La sixième Sonate pour violon et piano
La Sonate n° 6 en la majeur, op. 30 n° 1, est l’une de celles que l’on entend le plus rarement parmi les dix sonates pour violon et piano de Beethoven. Son Allegro initial s’ouvre avec un thème calme et contrapuntique qui donne le ton pour le reste du mouvement, dont la texture épurée évoque une écriture pour trio à cordes. Le deuxième mouvement, en ré majeur, a un caractère résolument mélancolique : l’inlassable accompagnement en rythme pointé, joué à la main gauche du piano, fait penser à un battement de coeur, tandis que l’harmonie se colore souvent de l’accord de si mineur. Beethoven écrit une première tentative de troisième mouvement pour cette sonate, un Andante con variazioni qu’il a mis de côté (et qu’il utilisera plus tard en guise de finale pour la Sonate « à Kreutzer », op. 47) et remplacé par un Allegretto con variazioni. Comme le premier mouvement, celui-ci s’ouvre de manière plutôt contrapuntique : dès les premières mesures, la basse (jouée par la main gauche du piano) imite le thème. Plutôt enjoué, celui-ci se termine avec un motif sautillant, formé de la répétition du rythme double-croche – croche pointée. La première variation met le piano en valeur avec de rapides triolets joués staccato, où les deux mains s’alternent. Après une deuxième variation à l’articulation beaucoup plus lisse, la troisième ramène l’idée de mouvement perpétuel instaurée dans la première variation : la main gauche du piano reprend les motifs de gamme en triolets, tandis que la main droite et le violon s’échangent, en imitation, de brèves interventions issues du thème. La quatrième variation ressemble à un récitatif, où s’alternent accords de violon et commentaires du piano. En la mineur, la cinquième variation propose une écriture fuguée évoquant Bach. En guise de transition vers la sixième et dernière variation, Beethoven allonge le motif sautillant qui clôt le thème en un decrescendo qui avance, comme à tâtons, vers la tonalité initiale de la majeur. La dernière variation, d’un caractère généralement festif, comporte cependant un curieux moment d’errance, où la musique s’égare dans des harmonies plutôt éloignées du ton principal, tandis que la main droite du piano s’obstine à jouer des notes répétées.

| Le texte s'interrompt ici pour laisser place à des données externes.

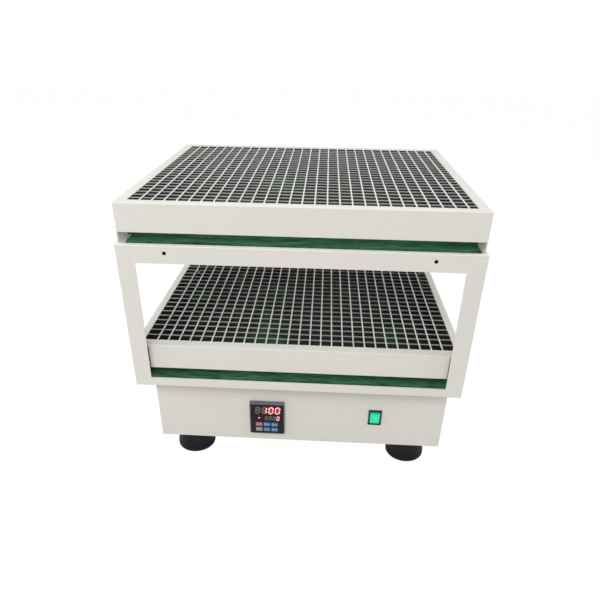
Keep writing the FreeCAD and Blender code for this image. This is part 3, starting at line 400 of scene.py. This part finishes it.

La septième Sonate pour violon et piano
La Sonate n° 7 en do mineur, op. 30 n° 2, est peut-être la plus typiquement « beethovénienne » des trois de l’opus 30 : déjà, on peut y entendre la veine héroïque qui se développera davantage dans ses oeuvres ultérieures. Dans l’Allegro con brio initial se déploie une texture sonore d’une intensité jamais encore égalée dans les sonates pour violon et piano précédentes : des octaves alternées, des accords fortissimo pleins aux deux mains du piano, de grands contrastes de nuances, de redoutables traits de virtuosité aux deux instruments rendent ce mouvement très dramatique. Le deuxième mouvement s’ouvre avec un solo où le piano énonce un thème tendre, qui réapparaîtra avec plusieurs accompagnements différents tout au long du mouvement, comme suivant un principe de variations improvisées. Après ces deux mouvements plutôt chargés émotionnellement survient un Scherzo très léger, un peu hors contexte avec sa mélodie coquine, en do majeur. Le quatrième mouvement, avec son premier thème mesquin et hachuré, présente un caractère et un univers sonore qui évoquent ceux du premier. L’oeuvre se termine par une tempétueuse coda, marquée « presto ».
La huitième Sonate pour violon et piano
La Sonate n° 8 en sol majeur, op. 30 n° 3, qui est la plus brève des trois sonates ici présentées, évoque – notamment par son humour – la musique de Joseph Haydn. Le premier thème du mouvement initial peut presque s’entendre comme une blague musicale où les deux instruments, après avoir joué à l’unisson, ne s’entendent pas sur qui aura le dernier mot. Le deuxième groupe thématique comporte un passage en ré mineur dont le caractère, la tonalité et la texture, avec une batterie de doubles-croches au piano, n’est pas sans rappeler la Sonate pour piano, op. 31, n° 2, surnommée « La Tempête », également terminée lors du séjour à Heiligenstadt. Le deuxième mouvement, Tempo di minuetto, porte l’indication « ma molto moderato e grazioso ». Lyrique, avec un thème doux-amer, celui-ci est ponctué de sections en sol mineur au caractère plus inquiet. Par sa forme, son énergie rythmique et son côté folklorique – particulièrement dans l’écriture violonistique –, le dernier mouvement de cette sonate évoque le Rondo all’Ongarese qui clôt le Trio avec piano n° 39 en sol majeur de Haydn.